The second LP is brief, but pungent. One side is cut at 45 RPM, and the total running time of both sides is 26 minutes. It’s of historical note because the third player joining Sultan and Abuwi is tenor saxophonist Frank Lowe. It’s Lowe’s first known recording, predating his work with Alice Coltrane by several months and his ESP debut, Black Beings, by a couple years. Lowe’s serrated-edge style is already in place, and he adapts well to his partners’ undulating percussion and winding melodies; in fact, despite the specificity of his sound, the music is all theirs’. One thing that this and the session preserved on CD show is how strong the AMS aesthetic was; even such singular players as Lowe or alto saxophonist Julius Hemphill fit into their sound rather than turn the Society to their ends. The CD’s recording is undated, but the personnel are known. It was made on a day that the Society was joined by some visitors from St. Louis’s Black Artist’s Group. With up to four of the eight players on drums, the group sustains an unrelenting rhythmic surge.

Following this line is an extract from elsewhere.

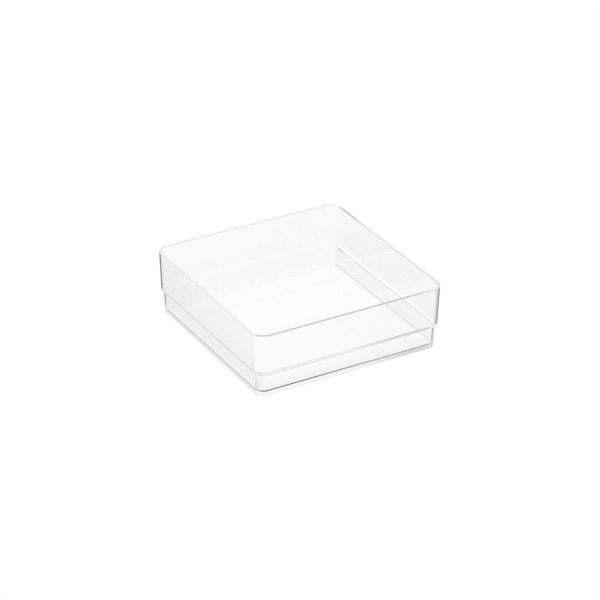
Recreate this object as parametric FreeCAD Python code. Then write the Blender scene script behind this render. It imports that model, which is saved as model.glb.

Dinwiddie, Hemphill and Abuwi (on oboe) don’t solo so much as they unspool long lines that pull together, diverge and snake in and out of the unstoppable beats. The ensemble shouts support, and somewhere in the middle of it, Abdul Wadud essays savage slashes or yanks at his cello strings so that they articulate a pulse much like the one that McCoy Tyner inserted into his latter performances with John Coltrane.

It’s thrilling stuff, and it’s easy to get lost in the music’s white water flow. While packaging aficionados will swoon over Father of Origin‘s beautiful execution, it’s the way the sounds take you away that proves its significance.